NEW AND IMPROVED PROCESSES FOR TEXTURIZING MILK COMPONENTS
Location: Eastern Regional Research Center
Title: RHEOLOGICAL PROPERTIES OF STARCH AND WHEY PROTEIN ISOLATE GELS
Submitted to: Journal of Food Science and Technology
Publication Type: Peer Reviewed Journal
Publication Acceptance Date: October 25, 2006
Publication Date: November 2, 2006
Citation: Carvalho, C.W., Onwulata, C.I., Tomasula, P.M. 2007. Rheological Properites of Starch and Whey Protein Isolate Gels. Journal of Food Science and Technology. 13(3):207-216.
Interpretive Summary: Snack foods are made from starches and contain very little protein. Cheese whey protein isolates (WPI) are very nutritious and can be combined with some starches to improve the nutritional content of snack foods. However, whey protein isolates are not compatible with all starches. To understand the interactions between WPI and different starches that may be used to make snack foods, we studied the mixing behavior of WPI with four different starches, corn, Amioca™, cassava, and tapioca. Mixing whey protein isolate with starches reduced the mix paste thickness for all starches. We learned that amylose, one of two main components of starch, makes the most difference in thickness because whey protein isolate interferes with its structure. This effect was seen through the microscope which showed that whey protein did not mix well with amylose. Knowing this, food manufacturers can now reduce the quantity of amylose in starch to allow them produce nutritious foods, which will benefit U.S. consumers.

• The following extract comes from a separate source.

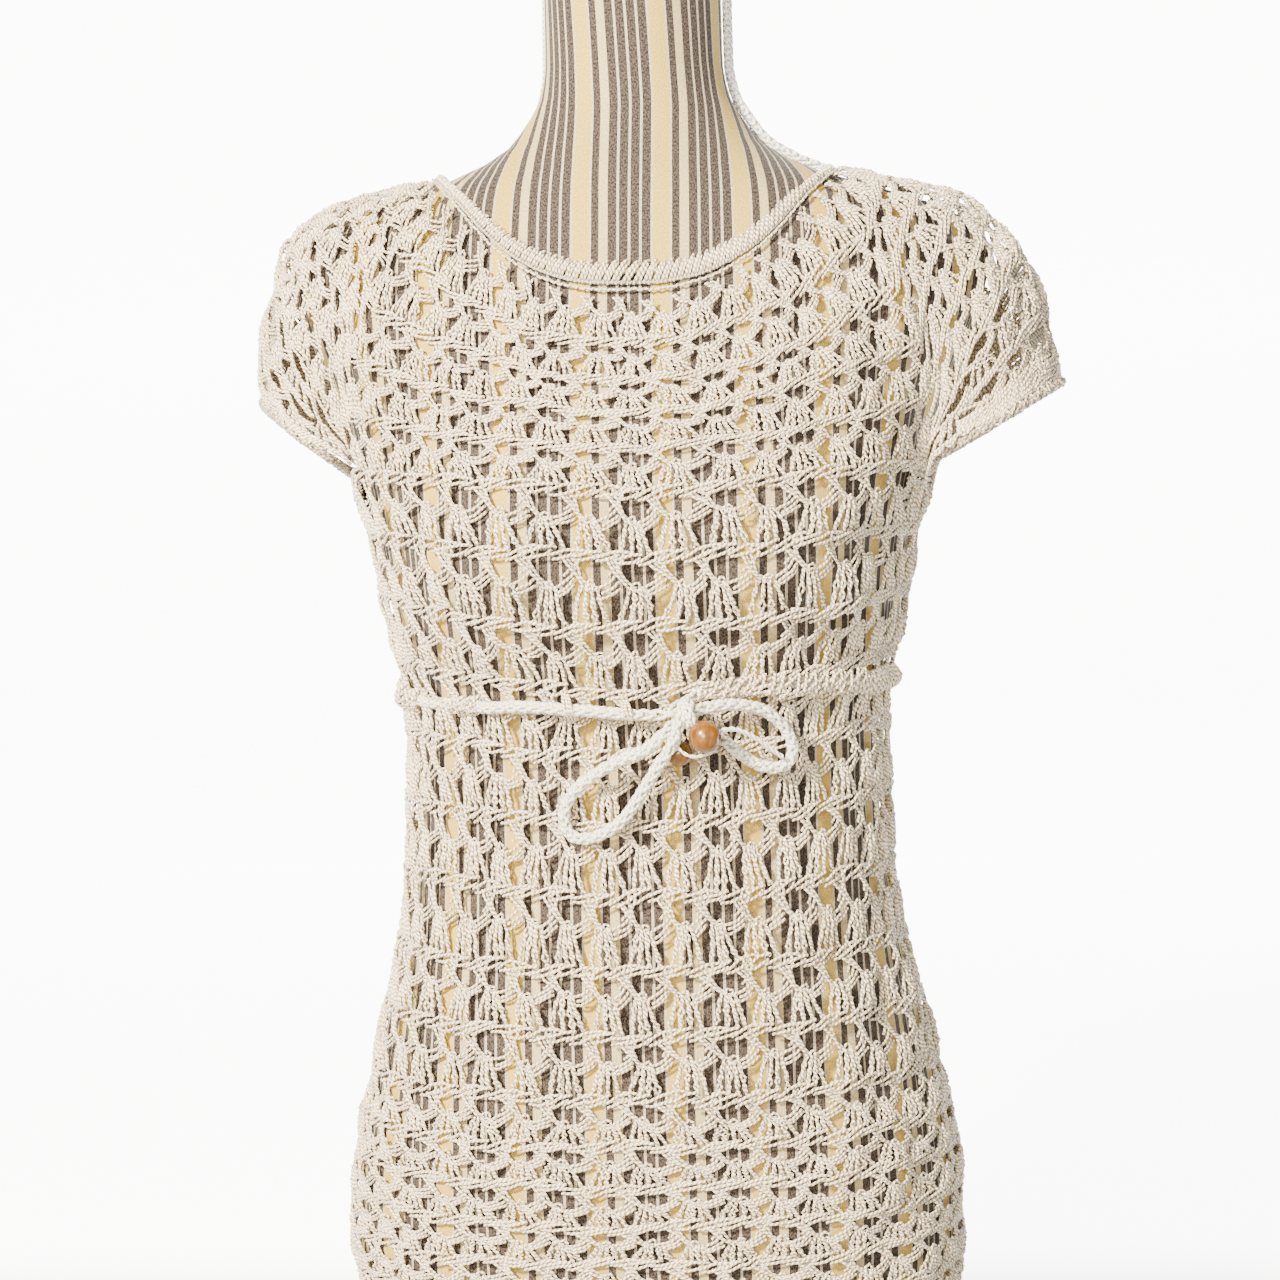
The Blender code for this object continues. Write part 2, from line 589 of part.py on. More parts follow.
def yoke_panel(name, yokes, places):
    """Front or back of the yoke: from one shoulder line to the other, through the middle."""
    downs = []
    for low, high in zip(YOKE_ROWS, YOKE_ROWS[1:]):
        downs += [low, (low + high) / 2]
    downs.append(1.0)
    inner, outer = [], []
    for yoke, way in ((yokes["left"], reversed(places)), (yokes["right"], places[1:])):
        for place in way:
            apart = np.array([0, SEAM_GAP / 2 * (1 if places[0] == 3 else -1), 0]) * (place == 1.5)
            skin, coat = [], []
            trim = SEAM_GAP / 2 / yoke.span(place)
            for k, part in enumerate(downs):
                down = min(part, 1 - trim) * yoke.yoke_end(place)
                skin.append(yoke.at(place, down, 0.0) + apart)
                coat.append(yoke.at(place, down, WALL + ROW_RIDGE * (k % 2 == 0)) + apart)
            inner.append(skin)
            outer.append(coat)
    return wall(name, inner, outer, "crochet")


def sleeve_panel(name, yoke):
    """The cap sleeve: from the end of the yoke to the cuff, thin to nothing at the underarm."""
    inner, outer = [], []
    for place in SLEEVE_STEPS + [3 - place for place in reversed(SLEEVE_STEPS[:-1])]:
        trim = SEAM_GAP / yoke.span(place)
        start = yoke.yoke_end(place) + 3 * trim
        skin, coat = [], []
        for k in range(SLEEVE_ROWS * 2 + 1):
            down = start + (1 - trim - start) * k / (SLEEVE_ROWS * 2)
            skin.append(yoke.at(place, down, 0.0))
            coat.append(yoke.at(place, down, WALL + ROW_RIDGE * (k % 2 == 0)))
        inner.append(skin)
        outer.append(coat)
    return wall(name, inner, outer, "crochet")


def build_top(tree):
    yokes = {name: Yoke(sleeve, tree) for name, sleeve in SLEEVES.items()}
    front = YOKE_STEPS + SLEEVE_STEPS
    back = [3 - place for place in front]
    yoke_panel("yoke_front", yokes, front)
    yoke_panel("yoke_back", yokes, back)
    for name, yoke in yokes.items():
        sleeve_panel("sleeve_" + name, yoke)
        build_cuff("cuff_" + name, yoke)
    build_neck_band(tree)
    build_body()


def build_cuff(name, yoke):
    """A cord of stitches round the armhole: along the cuff and back under the arm."""
    out, near = CUFF_CORD + CUFF_FREE, CUFF_CORD + 2.3 * SEAM_GAP
    stops = []
    loop_middle = (yoke.inner(1.5, 1.0) + yoke.front_join / 2 + yoke.back_join / 2) / 2
    for t in np.linspace(0.10, 0.90, 21):
        edge = yoke.inner(1 + t, 1.0) + yoke.normal(1 + t, 1.0) * WALL / 2
        fall = unit(yoke.inner(1 + t, 1.0) - yoke.inner(1 + t, 0.96))
        weight = math.sin(math.pi * t)**0.5
        away = unit(unit(loop_middle - edge) * (1 - weight) + fall * weight)
        stops.append(edge + away * out * (1.4 - 0.4 * weight))
    for angle in UNDERARM:
        top = row_height(0, angle)
        edge = body_inner(angle, top) + form_normal(angle, top) * (WALL / 2 + UNDERARM_OUT)
        stops.append(edge + unit(unit(loop_middle - edge) * 0.3 + np.array([0, 0, 0.7])) * near)
    route = smooth_route(stops, CUFF_STOPS, closed=True)
    route = [lifted(point, yoke.tree, CUFF_CORD + SEAM_GAP) * np.array([yoke.sleeve.side, 1, 1])
             for point in route]
    return cord(name, route, CUFF_CORD, "crochet", cyclic=True)


def build_neck_band(tree):
    """The rope-like band: a crowned wall from the neckline to the start of the yoke."""
    inner, outer = [], []
    step = 2 * math.pi / BAND_COLUMNS
    for i in range(BAND_COLUMNS):
        turn = step * i
        rows = [neck_point(turn, out, tree) for out in (0, BAND_WIDE / 2, BAND_WIDE - SEAM_GAP / 2)]
        before, after = (neck_point(turn + way * step / 3, BAND_WIDE / 2, tree) for way in (-1, 1))
        out = unit(np.cross(rows[2] - rows[0], after - before))
        inner.append(rows)
        outer.append([row + out * thick for row, thick in zip(rows, (BAND_TOP, BAND_THICK, BAND_FOOT))])
    return wall("neck_band", inner, outer, "crochet", closed=True)


# ---------------------------------------------------------------- drawstring, bow, beads and braid
def over_cloth(angle, height, rise):
    """A point above the row ridges of the body's cloth."""
    return body_inner(angle, height) + form_normal(angle, height) * (WALL + ROW_RIDGE + rise)


def before_cloth(x, z, rise):
    """The point above the front cloth that has this x and this z."""
    angle, height = math.asin(x / MEAN_RADIUS), z
    for _ in range(12):
        point = over_cloth(angle, height, rise)
        angle += (x - point[0]) / MEAN_RADIUS
        height += z - point[2]
    return over_cloth(angle, height, rise)


def ball(name, centre, halves, kind, rings, sides):
    """A rounded solid with its own half width, depth and height."""
    points = [centre + np.array([0, 0, -halves[2]])]
    for k in range(1, rings):
        down = math.pi * k / rings
        for i in range(sides):
            turn = 2 * math.pi * i / sides
            points.append(centre + np.array([halves[0] * math.sin(down) * math.cos(turn),
                                             halves[1] * math.sin(down) * math.sin(turn),
                                             -halves[2] * math.cos(down)]))
    points.append(centre + np.array([0, 0, halves[2]]))
    last = len(points) - 1
    faces = []
    for i in range(sides):
        j = (i + 1) % sides
        faces.append([0, 1 + j, 1 + i])
        faces.append([last, last - sides + i, last - sides + j])
        for k in range(rings - 2):
            a, b = 1 + k * sides, 1 + (k + 1) * sides
            faces.append([a + i, a + j, b + j, b + i])
    return add_mesh(name, points, faces, kind)


def build_tie():
    """The drawstring round the waist, and the bow, tail and beads in front of it."""
    angles = np.radians([stop[0] for stop in TIE_RUN])
    height = smooth_curve(angles, [stop[1] for stop in TIE_RUN])
    run = [over_cloth(angle, height(angle), SEAM_GAP * 2 + TIE_RADIUS)
           for angle in np.linspace(angles[0], angles[-1], TIE_STOPS)]
    cord("tie_waist", run, TIE_RADIUS, "tie")
    ball("tie_knot", before_cloth(*KNOT), KNOT_HALF, "tie", 10, 14)
    for name, stops, radius, count in (("tie_loop_left", LOOP_LEFT, TIE_RADIUS, 30),
                                       ("tie_loop_right", LOOP_RIGHT, TIE_RADIUS, 26),
                                       ("tie_tail", TAIL, TAIL_RADIUS, 14)):
        cord(name, smooth_route([before_cloth(*stop) for stop in stops], count), radius, "tie")
    for name, (place, radius) in BEADS.items():
        ball(name, before_cloth(*place), (radius, radius, radius), "bead", 10, 14)


def build_trims(tree):
    """Gimp braid on the form, from the top of the neck down the shoulder to the neck band."""
    for name, angle in TRIMS.items():
        stops = []
        for height in np.arange(TRIM_TOP, FINE_FROM, -0.002):
            point = form_point(angle, height) + form_normal(angle, height) * (TRIM_RADIUS + SEAM_GAP)
            if abs(point[0]) > NECK_HALF - SEAM_GAP:
                break
            stops.append(point)
        route = [lifted(point, tree, TRIM_RADIUS + 2 * SEAM_GAP) for point in smooth_route(stops, TRIM_STOPS)]
        cord(name, route, TRIM_RADIUS, "trim")


# ---------------------------------------------------------------- assembly
def clear_scene():
    for item in list(bpy.data.objects):
        bpy.data.objects.remove(item, do_unlink=True)


def main():
    clear_scene()
    tree = build_form()
    build_top(tree)
    build_tie()
    build_trims(tree)


main()
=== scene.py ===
import json
import math
import random

import bmesh
import bpy
import numpy as np
from mathutils import Matrix, Vector
from mathutils.bvhtree import BVHTree
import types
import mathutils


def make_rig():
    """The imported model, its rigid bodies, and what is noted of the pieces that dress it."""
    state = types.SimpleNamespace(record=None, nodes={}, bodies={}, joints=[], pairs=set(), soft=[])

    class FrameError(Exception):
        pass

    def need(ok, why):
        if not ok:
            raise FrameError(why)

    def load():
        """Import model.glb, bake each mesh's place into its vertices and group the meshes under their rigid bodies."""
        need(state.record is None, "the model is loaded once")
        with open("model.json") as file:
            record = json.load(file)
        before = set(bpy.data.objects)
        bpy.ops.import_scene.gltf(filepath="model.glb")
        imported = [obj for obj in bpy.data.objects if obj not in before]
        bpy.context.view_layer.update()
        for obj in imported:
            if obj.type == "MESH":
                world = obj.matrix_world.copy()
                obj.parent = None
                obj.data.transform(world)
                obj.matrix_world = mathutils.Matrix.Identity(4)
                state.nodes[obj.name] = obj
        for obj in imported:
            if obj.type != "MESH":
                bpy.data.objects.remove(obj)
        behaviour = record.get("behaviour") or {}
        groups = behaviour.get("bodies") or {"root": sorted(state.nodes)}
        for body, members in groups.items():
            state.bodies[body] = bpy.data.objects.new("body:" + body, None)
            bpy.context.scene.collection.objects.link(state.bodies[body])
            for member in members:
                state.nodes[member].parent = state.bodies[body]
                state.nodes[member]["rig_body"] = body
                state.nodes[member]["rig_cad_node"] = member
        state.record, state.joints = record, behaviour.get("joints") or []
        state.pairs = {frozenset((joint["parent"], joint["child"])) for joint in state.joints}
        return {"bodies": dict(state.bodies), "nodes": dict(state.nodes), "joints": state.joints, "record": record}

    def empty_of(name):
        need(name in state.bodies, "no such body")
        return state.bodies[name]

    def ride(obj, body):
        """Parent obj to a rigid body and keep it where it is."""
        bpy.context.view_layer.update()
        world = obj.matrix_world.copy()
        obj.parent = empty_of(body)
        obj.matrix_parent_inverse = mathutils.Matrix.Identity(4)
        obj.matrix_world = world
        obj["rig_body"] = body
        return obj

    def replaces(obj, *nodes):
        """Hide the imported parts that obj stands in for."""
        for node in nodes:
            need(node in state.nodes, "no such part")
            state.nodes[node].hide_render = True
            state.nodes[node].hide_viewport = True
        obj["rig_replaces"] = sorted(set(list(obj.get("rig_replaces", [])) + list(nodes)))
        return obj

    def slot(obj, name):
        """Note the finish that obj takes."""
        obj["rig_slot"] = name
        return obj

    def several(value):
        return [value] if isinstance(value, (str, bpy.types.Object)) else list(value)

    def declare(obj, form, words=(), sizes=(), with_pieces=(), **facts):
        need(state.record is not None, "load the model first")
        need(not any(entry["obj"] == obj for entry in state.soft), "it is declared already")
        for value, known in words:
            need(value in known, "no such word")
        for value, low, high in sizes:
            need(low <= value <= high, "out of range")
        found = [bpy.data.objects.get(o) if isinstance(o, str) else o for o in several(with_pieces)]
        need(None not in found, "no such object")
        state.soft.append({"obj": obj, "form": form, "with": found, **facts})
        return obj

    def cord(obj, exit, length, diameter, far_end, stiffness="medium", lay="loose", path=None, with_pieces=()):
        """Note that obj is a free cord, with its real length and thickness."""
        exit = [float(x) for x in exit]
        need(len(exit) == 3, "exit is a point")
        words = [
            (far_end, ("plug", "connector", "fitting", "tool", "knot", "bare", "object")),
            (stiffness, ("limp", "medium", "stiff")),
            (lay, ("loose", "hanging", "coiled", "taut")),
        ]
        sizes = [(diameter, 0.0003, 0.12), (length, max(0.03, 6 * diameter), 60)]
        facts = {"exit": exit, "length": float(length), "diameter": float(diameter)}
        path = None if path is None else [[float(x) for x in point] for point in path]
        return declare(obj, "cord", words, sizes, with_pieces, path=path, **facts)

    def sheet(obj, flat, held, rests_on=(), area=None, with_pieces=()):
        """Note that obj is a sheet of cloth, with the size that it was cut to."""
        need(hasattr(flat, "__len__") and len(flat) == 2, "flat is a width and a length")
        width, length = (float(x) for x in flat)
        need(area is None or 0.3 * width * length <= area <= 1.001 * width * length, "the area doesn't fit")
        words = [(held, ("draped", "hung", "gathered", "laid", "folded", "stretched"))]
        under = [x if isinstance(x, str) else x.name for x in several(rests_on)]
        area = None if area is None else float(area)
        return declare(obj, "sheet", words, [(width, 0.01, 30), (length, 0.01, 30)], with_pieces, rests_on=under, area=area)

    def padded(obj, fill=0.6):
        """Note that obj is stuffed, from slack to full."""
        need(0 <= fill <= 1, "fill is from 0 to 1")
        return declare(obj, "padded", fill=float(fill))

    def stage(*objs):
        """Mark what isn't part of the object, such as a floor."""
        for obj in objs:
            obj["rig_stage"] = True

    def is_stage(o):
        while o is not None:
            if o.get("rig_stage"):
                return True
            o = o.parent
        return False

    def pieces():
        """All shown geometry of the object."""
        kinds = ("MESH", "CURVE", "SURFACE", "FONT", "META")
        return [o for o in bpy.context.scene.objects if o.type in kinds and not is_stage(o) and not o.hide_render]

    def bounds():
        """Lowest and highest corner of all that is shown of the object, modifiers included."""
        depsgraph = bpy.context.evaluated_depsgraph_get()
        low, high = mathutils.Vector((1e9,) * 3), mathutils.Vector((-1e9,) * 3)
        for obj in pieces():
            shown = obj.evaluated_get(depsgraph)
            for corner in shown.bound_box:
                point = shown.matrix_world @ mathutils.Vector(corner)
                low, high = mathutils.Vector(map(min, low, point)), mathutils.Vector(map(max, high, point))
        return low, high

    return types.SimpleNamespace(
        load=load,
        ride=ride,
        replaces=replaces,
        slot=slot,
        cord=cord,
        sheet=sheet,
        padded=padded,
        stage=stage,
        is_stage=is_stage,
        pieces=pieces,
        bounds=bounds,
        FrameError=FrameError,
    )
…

Whey proteins are increasingly being combined with starches and flours to make nutritious extruded snacks. The effect of whey proteins on the rheological properties of starch was investigated. The paste viscosity of starches Amioca (~0.5% amylose), native corn (~27% amylose), Hylon VII (~70% amylose), tapioca (~21% amylose), and their mixture with whey protein isolate (WPI; 50/50) mixtures at varied solid concentration of 2.5, 5, 10, 15 and 20% was determined using two types of visco-analyzers - the Micro ViscoAmylograph (MVA) and the Rapid Visco Analyser (RVA). The rheological properties of the resulting gels were determined along with the microstructure of selected gels, by scanning electron microscopy. RVA paste viscosity of all starches and WPI starch mixtures was greater than those measured by MVA. WPI pastes measured by RVA showed a tremendous increase in viscosity during the cooling cycle at higher concentration than MVA. This finding was supported by SEM microstructure that showed RVA gel formed by uniform network of coarse particles than fine structures in the MVA gel. Inclusion of WPI reduced the paste viscosity of all starches, except for Hylon VII at 20% solid concentration. The gel strength of high amylose content gels, Hylon VII and corn was reduced by WPI. In contrast, gels of tapioca and Amioca showed similar rheological properties to their mixtures with WPI. Gels of WPI/Tapioca and WPI/Amioca had similar rheological properties as their pure starch gels, suggesting that in applications such us extrusion puffing that they may expand similarly.